Nein, da ging es um etwas anderes: Eine Zeitung veröffentlichte einen Artikel mit einem Zitat von mir, das ich angeblich ein halbes Jahr zuvor verbreitet hätte. Grober Inhalt: Dem Uwe Rösler werde ich nie wieder einen Ball zuspielen. Als ich zum Training kam und wie üblich mit den Kollegen abklatschen wollte, verweigerte mir Rösler den Handschlag. Ich habe ihn gefragt: „Uwe, was soll das?“ Er antwortete: „Lies Zeitung!“ „Uwe“, habe ich entgegnet, „der Scheiß ist frei erfunden, das musst du mir glauben.“ Aber er blieb wütend. Ich rief den Journalisten an und fragte ihn: „Woher hast du diese Aussage, wann soll ich das gesagt haben?“ Schließlich gab er zu, dass er sich das Zitat für eine Story ausgedacht hatte. Ich forderte ihn auf, das auch Winnie Schäfer und seinem Co-Trainer Stefan Mücke mitzuteilen, was er auch tat.
Wie reagierte Schäfer?
Vor dem ersten Training ging ich zu ihm. Er sagte mir: „Alles gut, mach dir keine Sorgen, geh trainieren.“ Nachmittags bekam ich einen Anruf von Mücke. Er sagte mir, ich sei suspendiert. Ich bin mir heute ziemlich sicher, dass ich gemeinsam mit einigen anderen Spielern auf einer Abschussliste stand und man einfach einen fadenscheinigen Grund suchte, um mich loszuwerden.
Mit 14 Jahren Abstand: Wie konnte es damals so weit kommen, dass eine Mannschaft sich quasi selbst zerstörte?
Spieler sind wie kleine Firmen, die ihre Dienste einem Verein anbieten. Der Verein bezahlt für diese Dienste und achtet gleichzeitig darauf, dass eine Art Ehrenkodex und gewisse Regeln eingehalten werden. Manchmal vergessen die Spieler, welche Verpflichtungen und Verantwortungen sie gegenüber dem Klub haben – auf und neben dem Platz. Gute Vereine achten darauf, bringen die Spieler wieder zur Räson oder bestrafen, wenn es nötig ist. Dafür braucht man einen guten Trainer. Und den hatten wir damals nicht.

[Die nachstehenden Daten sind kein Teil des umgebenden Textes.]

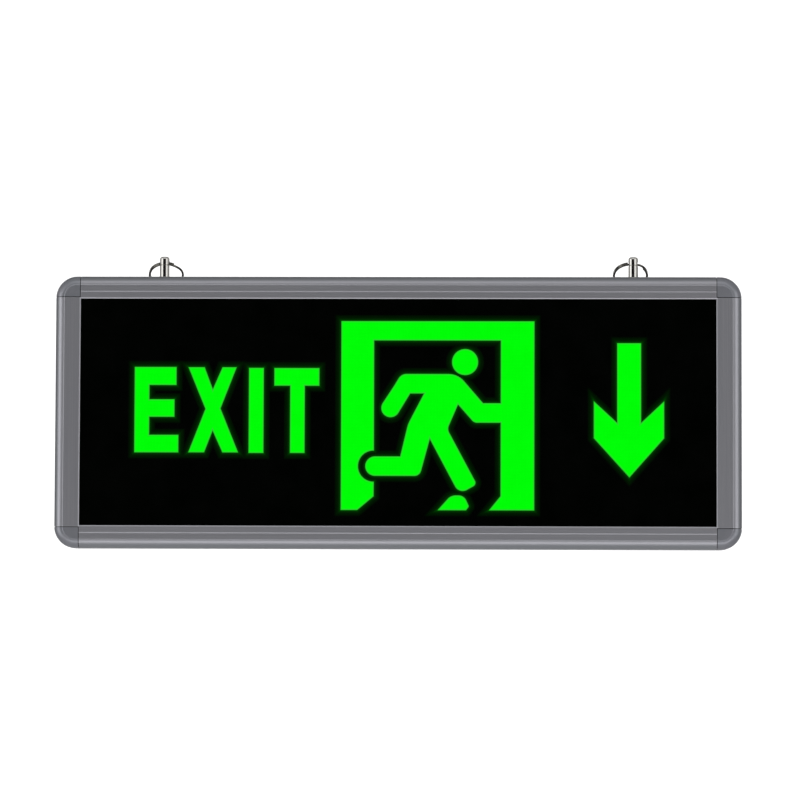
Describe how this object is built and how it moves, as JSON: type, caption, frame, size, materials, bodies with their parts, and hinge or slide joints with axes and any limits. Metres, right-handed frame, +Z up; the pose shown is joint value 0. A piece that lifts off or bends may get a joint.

Wie hätte der Trainer Akrapovic den Fall gehändelt?
Ich hätte versucht, aus den einzelnen Grüppchen wieder eine Einheit zu formen. Teambuilding-Maßnahmen können da Wunder bewirken. Mal zusammen ins Kino gehen, ein gemeinsamer Champions-League-Abend in der Kneipe, solche Dinge. Und dann viel und intensiv kommunizieren. Regeln aufstellen, die Fehlverhalten in der Zukunft bestrafen.